Deux catégories d’actions, non exclusives, peuvent être mises en branle lorsque le plan de contingence est déclenché :

  1. Modification du PSSE en cours de réalisation : deux cas peuvent conduire à la modification du PSSE initialement élaboré, soit le besoin de réduire les incertitudes dues à un paramètre d’évaluation ou de mesure, soit la détection d’impacts non prévus. Afin de mieux circonscrire l’incertitude entourant l’évaluation des impacts réels du projet, la modification du PSSE peut consister en :
    • l’ajout de paramètres d’évaluation;
    • l’ajout ou la modification des paramètres de mesure;
    • l’ajout ou la modification des stations d’échantillonnage;
    • l’ajout d’échantillons;
    • la modification des méthodes d’échantillonnage;
    • la modification des méthodes d’analyse des échantillons.
  2. Mise en place de nouvelles mesures d’atténuation : cette action permet de réduire les impacts réels du projet lorsque les seuils d’action prédéfinis sont dépassés. Les mesures d’atténuation ont été définies lors de l’évaluation environnementale du projet. Cependant, advenant le cas où certaines mesures d’atténuation mises en place avant ou pendant les travaux s’avéraient inefficaces ou que des impacts non prévus survenaient, il y aurait peut-être lieu d’appliquer des mesures d’atténuation supplémentaires. L’annexe F présente des exemples de mesures d’atténuation applicables à différentes sources pouvant avoir un impact sur la colonne d’eau ou sur le milieu terrestre.

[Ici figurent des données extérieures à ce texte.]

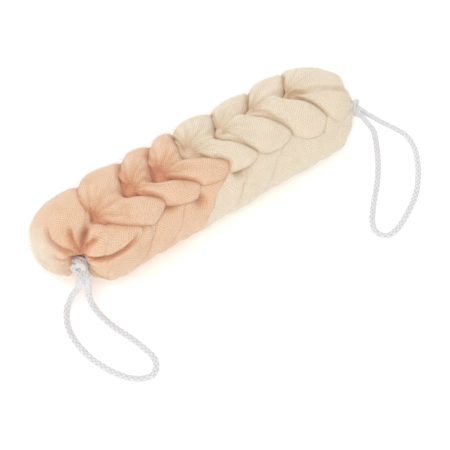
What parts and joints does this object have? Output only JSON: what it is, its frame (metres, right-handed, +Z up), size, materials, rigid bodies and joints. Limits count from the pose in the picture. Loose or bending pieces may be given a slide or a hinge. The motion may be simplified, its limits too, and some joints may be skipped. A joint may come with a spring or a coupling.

    Lors de la planification des mesures d’atténuation, il est important de s’assurer qu’elles soient réalisables aux plans technique, logistique et économique et qu’elles puissent être mises en place rapidement. Des scénarios utilisant des mesures de rechange doivent être également prévus afin de pallier les imprévus. Des mesures d’atténuation peuvent être effectives à plusieurs niveaux :

    • Source : réduction de l’ampleur (durée, volume, nature) de l’activité.
    • Agent stresseur : mise en place de méthodes visant à réduire la présence de l’agent stresseur ou à l’éliminer, par exemple l’utilisation d’une technologie plus performante.
    • Écosystème : mise en place de méthodes visant à réduire la source lorsque certains mécanismes propres à l’écosystème risquent de décupler les effets de l’agent stresseur, par exemple une réduction des activités de dragage lorsque les conditions hydrodynamiques sont défavorables.
    • Récepteur : mise en place de systèmes permettant de réduire ou d’enrayer l’exposition de récepteurs à l’agent stresseur, plus particulièrement pour les récepteurs sensibles.
    • Réponse appréhendée : mise en place de méthodes permettant de limiter la réponse appréhendée de certains récepteurs à l’agent stresseur ou encore, la mise en place de mesures compensatoires, comme l’aménagement d’habitats fauniques afin de s’assurer qu’il n’y aura pas de perte nette d’habitat.

2.4.1 Plan d’urgence

Le plan de contingence d’un PSSE doit aussi comprendre un plan d’urgence. Celui-ci doit être conçu pour identifier les principales actions à entreprendre en cas d’incident ou d’accident durant le projet et pour préciser les mécanismes de transmission de l’alerte. La façon dont le plan d’urgence s’intègre avec ceux des municipalités concernées doit être aussi précisée. L’encadré A-7 de l’annexe A présente les éléments d’un plan type de mesures d’urgence proposé par le ministère du Développement durable, de l’Environnement et des Parcs du Québec (MDDEP, 2003a; 2003b; 2005; 2007). Les instructions contenues dans le plan d’urgence doivent faire partie intégrante du programme de sensibilisation et de formation des employés qui travaillent sur les différents sites des travaux (voir section 3.4).